Spatiotemporal fusion method to simultaneously generate full-length normalized difference vegetation index time series (SSFIT)

High spatiotemporal resolution normalized difference vegetation index (NDVI) time-series imagery is required for monitoring vegetation dynamics with dense observations and spatial details, and in recent years, many spatiotemporal data fusion methods have been proposed to fulfill this need. However, strict data requirements and inappropriate modeling strategies often limit their performance, particularly under poor conditions of available input data. In this study, we proposed a Spatiotemporal fusion method to Simultaneously generate Fulllength normalized difference vegetation Index Time series (SSFIT) with a high spatial resolution and frequent coverage. The utilization of temporal information across sensors contributes to its two distinct features: (1) no cloud-free high-spatial-resolution image is required and (2) high-spatial-resolution images on multiple prediction dates are generated at the same time.

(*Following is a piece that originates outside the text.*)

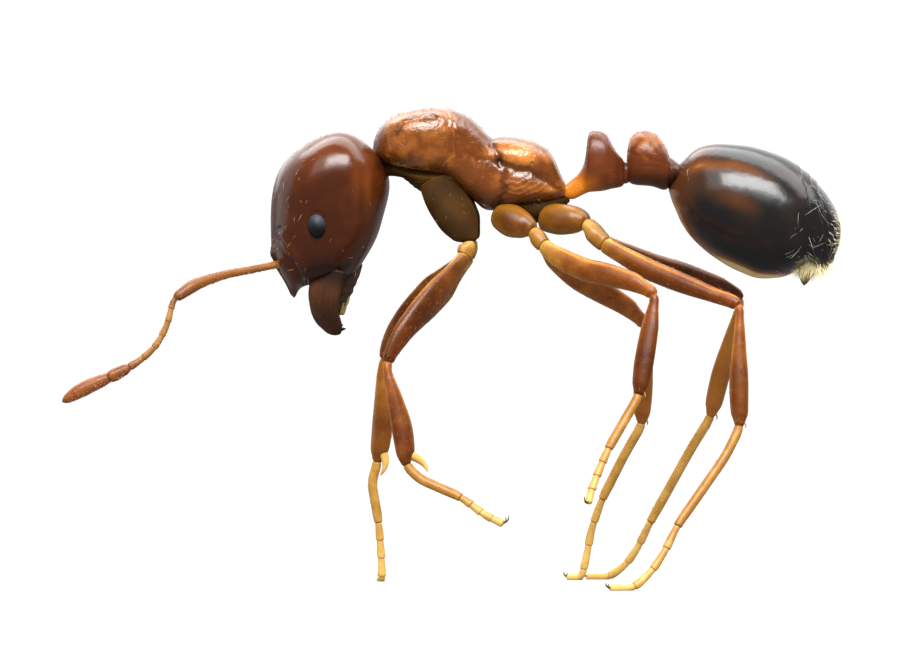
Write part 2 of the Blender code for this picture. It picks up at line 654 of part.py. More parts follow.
def build_leg(name, points, body_rooms):
    """One leg, modelled whole along its route and parted at its joints."""
    route = Route(points)
    hip, knee, ankle = Vector(points[1]), Vector(points[3]), Vector(points[4])
    plane = (knee - hip).cross(ankle - knee).normalized()
    table = leg_table(name.split("_")[0], len(points) - 1)
    for part, first, last, rings in LEG_PARTS:
        sides = TARSUS_SIDES if part == "basitarsus" else LEG_SIDES
        body = limb(route, table, first, last, rings, sides, plane)
        kind = "foot" if part in ("trochanter", "basitarsus") else "leg"
        piece = finish("leg_" + name + "_" + part, body, kind)
        if part == "coxa":
            make_room(piece, body_rooms)
    finish("leg_" + name + "_toes", toes_body(route, table, plane), "foot")


def build_ant():
    head_room = build_head()
    build_feelers(head_room)
    body_rooms = build_trunk(head_room)
    build_waist_and_gaster(body_rooms[0])
    for name, points in LEG_ROUTES.items():
        build_leg(name, points, body_rooms)


build_ant()
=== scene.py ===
"""The looks of a fire ant worker at life size: cuticle, eyes, jaws, hairs and a soft studio.

Lengths are in millimetres until joined() turns a finished mesh into metres; the lights and the
camera are in metres. The frame is the CAD's: +X toward the tail, +Y to the ant's right, +Z up,
the floor at z = 0. Pushes and reaches in a skin's own function are millimetres on its surface.
"""
import math

import bmesh
import bpy
import numpy as np
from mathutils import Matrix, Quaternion, Vector


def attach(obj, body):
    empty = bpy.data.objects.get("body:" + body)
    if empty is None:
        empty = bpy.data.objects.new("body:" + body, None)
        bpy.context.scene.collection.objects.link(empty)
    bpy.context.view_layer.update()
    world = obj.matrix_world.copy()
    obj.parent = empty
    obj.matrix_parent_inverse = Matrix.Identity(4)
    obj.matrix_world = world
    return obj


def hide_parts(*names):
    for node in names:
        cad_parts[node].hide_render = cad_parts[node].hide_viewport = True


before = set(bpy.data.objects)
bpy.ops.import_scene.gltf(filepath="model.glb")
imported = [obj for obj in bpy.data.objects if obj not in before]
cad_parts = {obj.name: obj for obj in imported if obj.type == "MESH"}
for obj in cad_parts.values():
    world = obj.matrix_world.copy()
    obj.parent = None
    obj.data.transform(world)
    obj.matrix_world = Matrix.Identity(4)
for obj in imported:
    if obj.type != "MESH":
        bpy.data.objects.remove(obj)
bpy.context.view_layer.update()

MM = 0.001                                  # metres in a millimetre
SIDES = {"left": -1, "right": 1}            # the way each side lies along Y
CORNER, CORNER_STEPS = 0.09, 12             # how far a route's corners are rounded, in how many steps
TANGENT_REACH = 0.02                        # half the stretch over which a route's direction is read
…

Comparison experiments were conducted by simulating ideal and challenging conditions of input time-series data in two characteristic areas, and the proposed methods were also compared with four typical methods: The Spatial and Temporal Adaptive Reflectance Fusion Model (STARFM), Flexible Spatiotemporal DAta Fusion (FSDAF), Fit-FC (regression model Fitting, spatial Filtering and residual Compensation), and Improved FSDAF. The results demonstrate that SSFIT yields a better overall prediction accuracy and efficiency under ideal input conditions (average root mean square error of 0.1037 and 0.0713, average correlation coefficient of 0.9180 and 0.7875, and computation time of 109 and 120 s, computed in the two test areas) and is more robust against the decrease in available input data under challenging conditions. SSFIT is thus expected to be extended to various remote sensing products and support applications for monitoring land surface dynamics.